Shift-reduce parser

From Wikipedia, the free encyclopedia

In computer science, Shift-Reduce parsing is a category of efficient, table-driven bottom-up parsing methods for computer languages and other notations formally defined by a grammar. The parsing methods most commonly used today, LR parsing and its variations, are shift-reduce methods.[1] The precedence parsers used before the invention of LR parsing are also shift-reduce methods. All shift-reduce parsers have similar outward effects, in the incremental order in which they build a parse tree or call specific output actions. The outward actions of an LR parser are best understood by ignoring the arcane mathematical details of how LR parser tables are generated, and instead looking at the parser as just some generic shift-reduce method.

Parse Tree for Example A = B + C*2


Shift-reduce parse tree built bottom-up in numbered steps.

A shift-reduce parser scans and parses the input text in one forward pass over the text, without backing up. (That forward direction is generally left-to-right within a line, and top-to-bottom for multi-line inputs.) The parser builds up the parse tree incrementally, bottom up, and left to right, without guessing or backtracking. At every point in this pass, the parser has accumulated a list of subtrees or phrases of the input text that have been already parsed. Those subtrees are not yet joined together because the parser has not yet reached the right end of the syntax pattern that will combine them.

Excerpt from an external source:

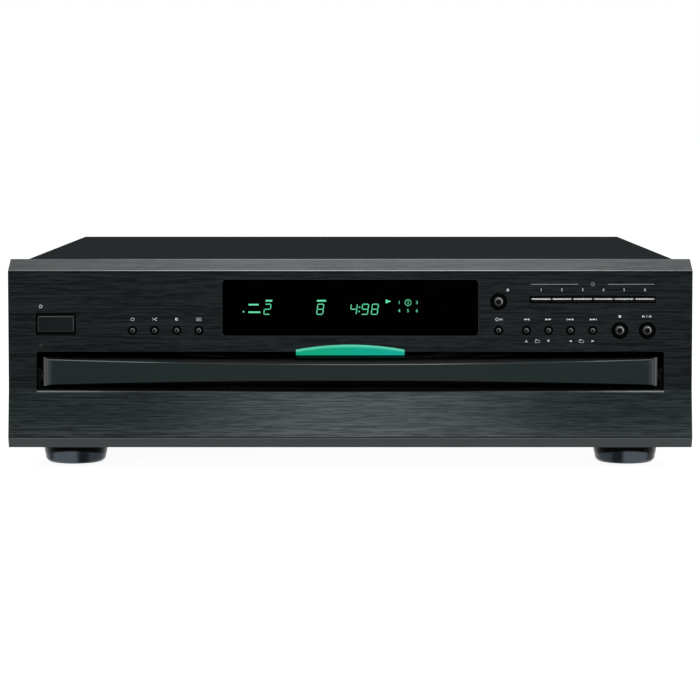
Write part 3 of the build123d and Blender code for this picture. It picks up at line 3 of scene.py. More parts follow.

At step 7 in the example parse, only "A = B +" has been parsed. Only the shaded lower-left corner of the parse tree exists. None of the parse tree nodes numbered 8 and above exist yet. Nodes 1, 2, 6, and 7 are the roots of isolated subtrees covering all the items 1..7. Node 1 is variable A, node 2 is the delimiter =, node 6 is the summand B, and node 7 is the operator +. These four root nodes are temporarily held in a parse stack. The remaining unparsed portion of the input stream is "C * 2".

A shift-reduce parser works by doing some combination of Shift steps and Reduce steps, hence the name.

  • A Shift step advances in the input stream by one symbol. That shifted symbol becomes a new single-node parse tree.
  • A Reduce step applies a completed grammar rule to some of the recent parse trees, joining them together as one tree with a new root symbol.

The parser continues with these steps until all of the input has been consumed and all of the parse trees have been reduced to a single tree representing an entire legal input.

Parse Steps for Example A = B + C*2


At every parse step, the entire input text is divided into parse stack, current lookahead symbol, and remaining unscanned text. The parser's next action is determined by the rightmost stack symbol(s) and the lookahead symbol. The action is read from a table containing all syntactically valid combinations of stack and lookahead symbols.

Step Parse Stack Look
Ahead
Unscanned Parser Action
0 empty id = B + C*2 Shift
1 id = B + C*2 Shift
2 id = id + C*2 Shift
3 id = id + C*2 Reduce by Value ← id
4 id = Value + C*2 Reduce by Products ← Value
5 id = Products + C*2 Reduce by Sums ← Products
6 id = Sums + C*2 Shift
7 id = Sums + id *2 Shift
8 id = Sums + id * 2 Reduce by Value ← id
9 id = Sums + Value * 2 Reduce by Products ← Value
10 id = Sums + Products * 2 Shift
11 id = Sums + Products * int eof Shift
12 id = Sums + Products * int eof Reduce by Value ← int
13 id = Sums + Products * Value eof Reduce by Products ← Products * Value
14 id = Sums + Products eof Reduce by Sums ← Sums + Products
15 id = Sums eof Reduce by Assign ← id = Sums
16 Assign eof Done

See [2] for a simpler example.

Grammar for the Example


A grammar is the set of patterns or syntax rules for the input language. It doesn't cover all language rules, such as the size of numbers, or the consistent use of names and their definitions in the context of the whole program. Shift-reduce parsers use a context-free grammar that deals just with local patterns of symbols.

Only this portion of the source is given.